An RSS functionary who asked not to be identified explained how the import of Bhagwat’s strictures reflected the Sangh’s disillusionment with the BJP and Prime Minister Narendra Modi.

“We are back where we were in 2014. The government was in a position to do anything it wanted for 10 years but involved itself in promoting an individual at the cost of the resources of the RSS while not honestly following its ideology,” he said.

“The RSS had united Hindus over many years but they again got scattered in the last 10 years because the politicians disappointed them.”

He added: “Atal Bihari Vajpayee’s governments had an excuse for being unable to push our agenda — they were coalition governments. Modi’s government kept working on peripheral issues amid its own politics of the canonisation of one person. And now there’s a coalition government again, and it will be unable to do anything except enjoy the fruits of power.”

So, the RSS leader said, the Sangh will now have to resume its work after a decade of political dependency.

Bhagwat had over the past week launched a veiled attack on the “arrogance” of the Narendra Modi-Amit Shah regime and advised RSS leaders and cadres to return to their “original task of helping the people”, suggesting a distancing with the BJP.

BJP snubbed

Bhagwat put up at the S.V.M. Public School in Maniram Chiutaha area of Gorakhpur, barely 12km from the Gorakhnath temple, headed by Adityanath. But he met no BJP leader, with all requests for such meetings turned down politely.

Multiple Sangh and BJP leaders confirmed to this newspaper that they had been told on Wednesday, the day Bhagwat arrived in Gorakhpur, that Adityanath would meet him on June 15. But no such meeting happened though Adityanath was in his temple on Saturday and Sunday.

Asking not to be quoted, a political observer in Gorakhpur suggested the supposed RSS-BJP rift could be a drama played out to try and “keep the real Opposition on the periphery”.

“Bhagwat cannot blame his workers or Modi. The Sangh allowed its workers to mingle with BJP politicians after Modi became Prime Minister,” he said.

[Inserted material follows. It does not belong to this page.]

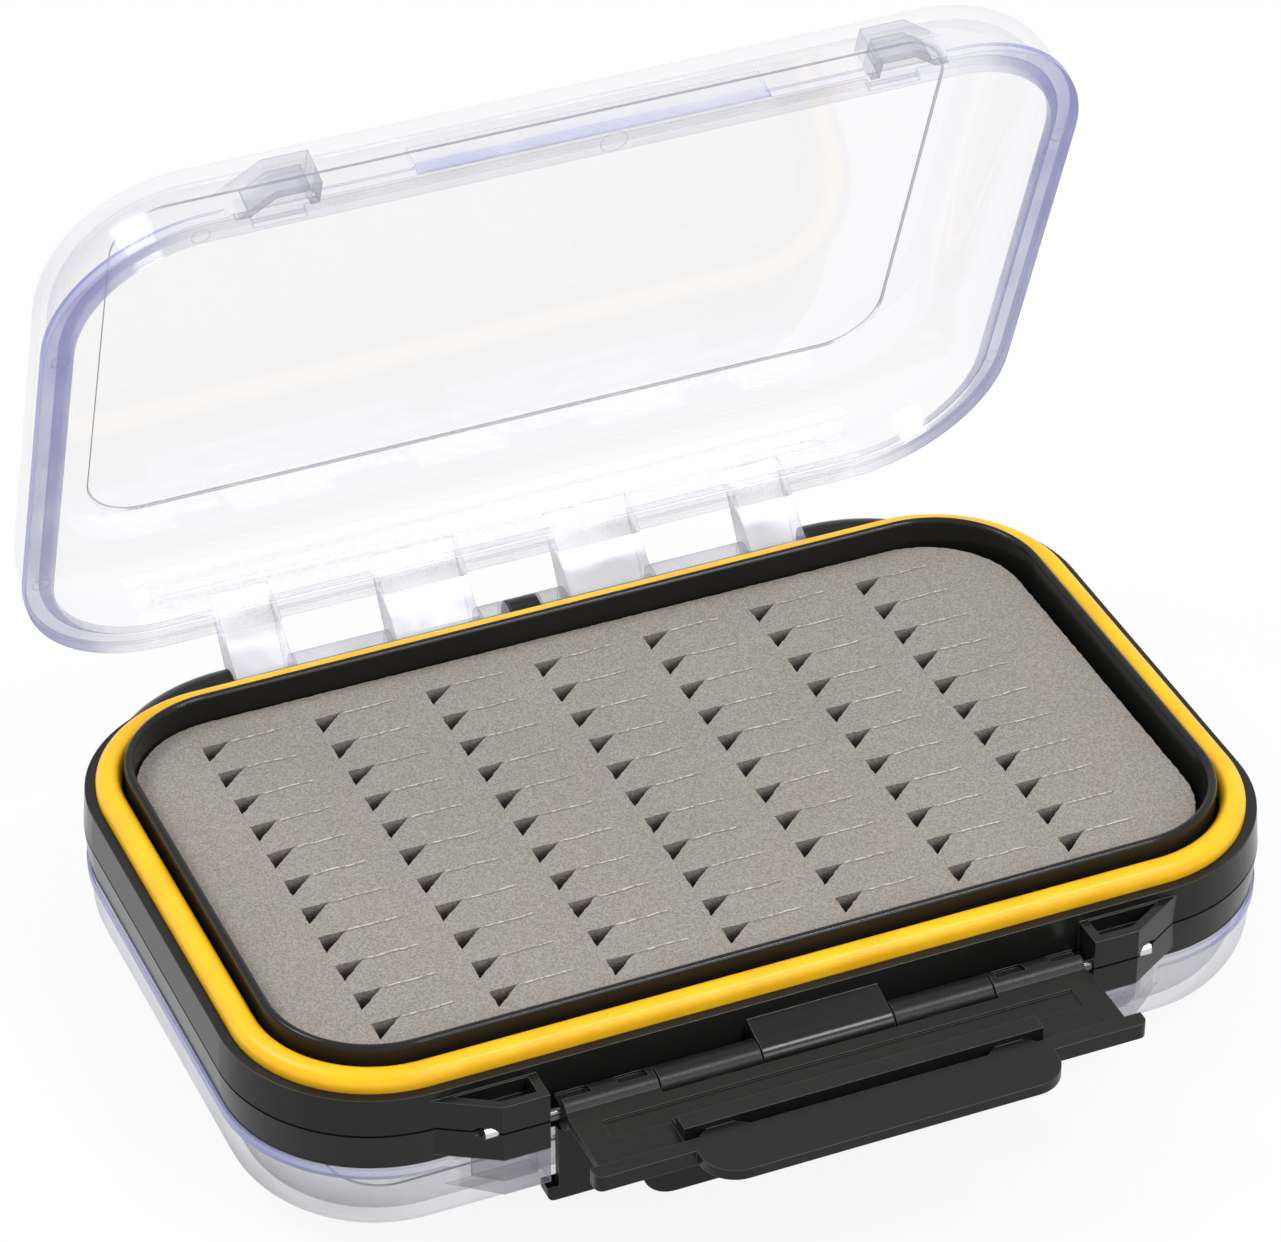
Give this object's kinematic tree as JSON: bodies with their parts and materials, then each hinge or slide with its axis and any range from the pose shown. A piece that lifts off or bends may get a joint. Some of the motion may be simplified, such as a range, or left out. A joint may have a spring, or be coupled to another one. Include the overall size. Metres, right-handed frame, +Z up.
{
  "type": "fly box",
  "caption": "Two-sided fly box with a black frame, clear domed lids on pins, tilting latches, gasket seals and slit foam pads; stored with one lid open.",
  "frame": {"origin": "centre of the lower lid's flat panel, on the surface on which the box stands", "axes": "+Z up out of the open tray, +Y from the latches towards the hinges, +X along the box to the right, seen from the latches"},
  "size_m": [0.1548, 0.1448, 0.1266],
  "materials": {
    "frame_plastic": "glossy black ABS",
    "clear_lid": "clear polycarbonate with a faint violet cast",
    "seal_rubber": "satin yellow-orange silicone",
    "foam": "matt warm grey closed-cell foam",
    "adhesive_film": "matt white film",
    "latch_plastic": "satin, finely textured black nylon",
    "steel_pin": "bright drawn steel"
  },
  "bodies": {
    "frame": {"frame": "frame_plastic", "upper_seal": "seal_rubber", "lower_seal": "seal_rubber", "upper_foam": "foam", "lower_foam": "foam", "upper_foam_film": "adhesive_film", "lower_foam_film": "adhesive_film", "left_hinge_pin": "steel_pin", "right_hinge_pin": "steel_pin", "left_latch_pin": "steel_pin", "right_latch_pin": "steel_pin"},
    "upper_lid": {"upper_lid": "clear_lid"},
    "lower_lid": {"lower_lid": "clear_lid"},
    "upper_latch": {"upper_latch": "latch_plastic"},
    "lower_latch": {"lower_latch": "latch_plastic"}
  },
  "joints": [
    {"name": "upper_lid_hinge", "type": "hinge", "parent": "frame", "child": "upper_lid", "pos_m": [0, 0.0548, 0.0213], "axis": [1, 0, 0], "range_deg": [-35, 70]},
    {"name": "lower_lid_hinge", "type": "hinge", "parent": "frame", "child": "lower_lid", "pos_m": [0, 0.0548, 0.0213], "axis": [1, 0, 0], "range_deg": [0, 105]},
    {"name": "upper_latch_hinge", "type": "hinge", "parent": "frame", "child": "upper_latch", "pos_m": [0, -0.0522, 0.0213], "axis": [1, 0, 0], "range_deg": [-90, 0]},
    {"name": "lower_latch_hinge", "type": "hinge", "parent": "frame", "child": "lower_latch", "pos_m": [0, -0.0522, 0.0213], "axis": [1, 0, 0], "range_deg": [-90, 0]}
  ]
}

“Bhagwat himself accepted Z-plus security from the government in 2015 and sent a message to his cadres that things had changed. They should remember that K.S. Sudarshan (RSS chief from 2000 to 2009) had refused any security from the Vajpayee government.”

He added: “Whatever the RSS is doing now may be a trick. It may be trying to build the façade of an opposition against the Modi government to keep the real Opposition on the periphery.”

He explained: “The Opposition was weak from 2014 to 2024, and so the Sangh didn’t need to do so. But now the Opposition is stronger after this year’s Lok Sabha elections.

“The Sudarshan-led RSS had similarly played the role of a (proxy) opposition during Vajpayee’s tenure, when the real Opposition was strong. The RSS would criticise the Vajpayee government for failing to build the Ram temple or abrogate Article 370. Perhaps the time has come for a repeat by the RSS because it cannot afford to discard the BJP in the long run.”